Bob Cuspe é meu espírito animal. Como uma anarquista de quase meia idade o simbolismo das tirinhas de Bob Cuspe ainda reverberam profundamente em mim e ouso mencionar que ele continua atual em seu niilismo quanto à decrepitude do ser humano contemporâneo, por isso recomendo com uma veemência maior a edição do Bob Cuspe completo do que a da Rê Bordosa.
Nessa edição há uma seleção de músicas favoritas do Bob, a qual prontamente fiz uma playlist no Spotify: https://open.spotify.com/user/1215888... (infelizmente ficou faltando Vou Fazer Cocô dos Garotos Podres que por razões óbvias não estão no Spotify)
- Entre ficar à direita, atolado em ignorâncias e selvagerias econômicas... e à esquerda, entupido de moralismos e preconceitos idiotas... Prefiro ser da turma do fundão!

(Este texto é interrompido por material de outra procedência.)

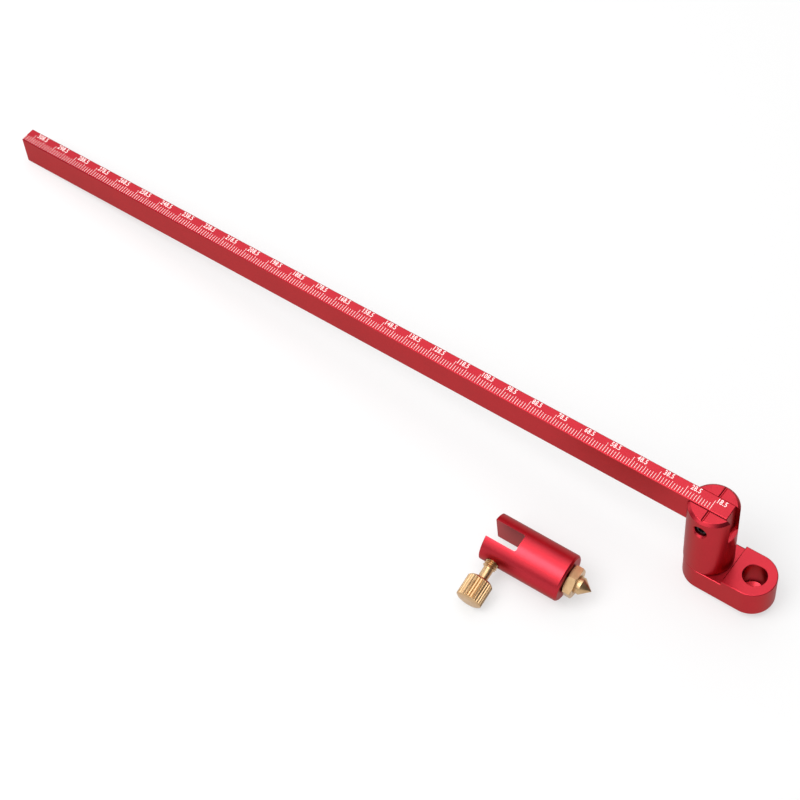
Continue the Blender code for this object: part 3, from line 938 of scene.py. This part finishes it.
@dataclass(frozen=True)
class SlottedPost:
    """The post: a turned column with the bar's slot, sight lines and lock screw hole."""

    diameter: float = 16.8 * MM
    base: float = 9.7 * MM
    height: float = 29.1 * MM
    top_chamfer: float = 1.0 * MM
    base_chamfer: float = 0.3 * MM
    slot_half: float = 3.12 * MM
    slot_floor: float = 27.5 * MM
    slot_flare: float = 0.12 * MM
    slot_lip: float = 6.4 * MM
    slot_fall: float = 0.7 * MM
    line_half: float = 0.5 * MM
    line_floor: float = 0.12 * MM
    line_depth: float = 0.32 * MM
    screw_drop: float = 5.8 * MM
    screw_bore: float = 2.2 * MM
    screw_mouth: float = 0.4 * MM
    foot_bore: float = 2.7 * MM
    foot_bore_depth: float = 9.7 * MM
    easing: float = 0.06 * MM

    def build(self, placement: Placement) -> None:
        """Turn the column, cut it and dress it.

        Args:
            placement: The tool's frame.
        """
        radius = self.diameter / 2
        top = self.base + self.height
        profile = [(0.0, self.base), (radius - self.base_chamfer, self.base),
                   (radius, self.base + self.base_chamfer), (radius, top - self.top_chamfer),
                   (radius - self.top_chamfer, top), (0.0, top)]
        obj = new_object("column", turned(softened(profile, self.easing), LARGE_STEPS))
        combine(obj, [self.slot_cutter(top), self.lip_cutter(top), self.line_cutter(top),
                      self.lock_hole_cutter(top), self.foot_hole_cutter()])
        place(obj, Piece("post_column", "post_assembly", "red_aluminium", "post"), placement,
              RED_ANODISED.make(placement, Lay.ROUND))

    @property
    def beyond(self) -> float:
        """Return a distance from the axis that lies outside the column."""
        return self.diameter / 2 + OVERRUN

    def slot_cutter(self, top: float) -> bmesh.types.BMesh:
        """Make the slot, which flares a little where it meets the top.

        Args:
            top: Height of the column's top.

        Returns:
            The slot's shape.
        """
        half = self.slot_half
        wide = half + self.slot_flare + OVERRUN
        outline = [(-half, self.slot_floor), (half, self.slot_floor),
                   (half, top - self.slot_flare), (wide, top + OVERRUN),
                   (-wide, top + OVERRUN), (-half, top - self.slot_flare)]
        return prism(outline, -self.beyond, self.beyond, ALONG_X)

    def lip_cutter(self, top: float) -> bmesh.types.BMesh:
        """Make the cut that slopes the slot's floor down towards its two ends.

        Args:
            top: Height of the column's top.

        Returns:
            The cut's shape.
        """
        end, lip, floor = self.beyond, self.slot_lip, self.slot_floor
        low = floor - self.slot_fall * (end - lip) / (self.diameter / 2 - lip)
        outline = [(-end, low), (-lip, floor), (lip, floor), (end, low), (end, top - OVERRUN),
                   (-end, top - OVERRUN)]
        return prism(outline, -self.slot_half, self.slot_half, ALONG_Y)

    def line_cutter(self, top: float) -> bmesh.types.BMesh:
        """Make the sight line across the top, square to the bar, with sloping sides.

        Args:
            top: Height of the column's top.

        Returns:
            The line's shape.
        """
        floor, half = self.line_floor, self.line_half
        outline = [(-floor, top - self.line_depth), (floor, top - self.line_depth), (half, top),
                   (half, top + OVERRUN), (-half, top + OVERRUN), (-half, top)]
        return prism(outline, -self.beyond, self.beyond, ALONG_Y)

    def lock_hole_cutter(self, top: float) -> bmesh.types.BMesh:
        """Make the hole of the lock screw, with a chamfered mouth.

        Args:
            top: Height of the column's top.

        Returns:
            The hole's shape.
        """
        bore, end = self.screw_bore, self.beyond
        mouth = math.sqrt((self.diameter / 2) ** 2 - bore ** 2) - self.screw_mouth
        profile = [(0.0, 0.0), (bore, 0.0), (bore, mouth), (bore + end - mouth, end), (0.0, end)]
        spot = Matrix.Translation((0.0, 0.0, top - self.screw_drop))
        return turned(profile, SMALL_STEPS, spot @ ALONG_Y)

    def foot_hole_cutter(self) -> bmesh.types.BMesh:
        """Make the blind hole of the foot's screw.

        Returns:
            The hole's shape.
        """
        hole = rod(self.foot_bore, self.base - OVERRUN, self.base + self.foot_bore_depth,
                   high_tip=self.foot_bore / 2)
        return turned(hole, SMALL_STEPS)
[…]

Andava na escola quando a revista Chiclete com Banana era publicada em Portugal. Boas tirinhas com muito humor, crítica, sátira e pentelho na boca. Tudo coisa normal de se encontrar na muita loucura da revista. Era fácil conseguir uma associação da identidade de alguns personagens com os colegas ou professores, políticos e situações do dia a dia nessa época.
Rê Bordosa, Bibelo, Mara Tara, Rhalah Rikota, eram dos que eu gostava mais. Walter Ego e Osgarmo eram o auge da estupidez, mas a revista tinha a sua magia muito por causa da mistura das várias e muito boas personagens.
Este é um apanhado das histórias de Bob Cuspe. Bom para matar saudades.
a principal criação de angeli, bob cuspe é um punk paulista que, ao final de cada tira, escarra em alguém. as próprias tiras são anarquistas e criticam o status quo, a podridão de sp e os pacatos cidadãos.
angeli, junto de laerte, mudou a cena de quadrinhos humorísticos do brasil: o coração da produção foi transferido do rj para sp. as tiras não seriam tão boas se bob cuspe e angeli não fossem paulistas; isso é essencial pro personagem.
Coletânea que traz todo o zeitgeist dos quadrinhos (que importavam) dos anos 80 no Brasil. Formador de caráter, ainda que ao ser revisitado revele uma inocência meio inesperada e toda a incipiência de quem estava tateando no escuro, mas fazendo algo importante.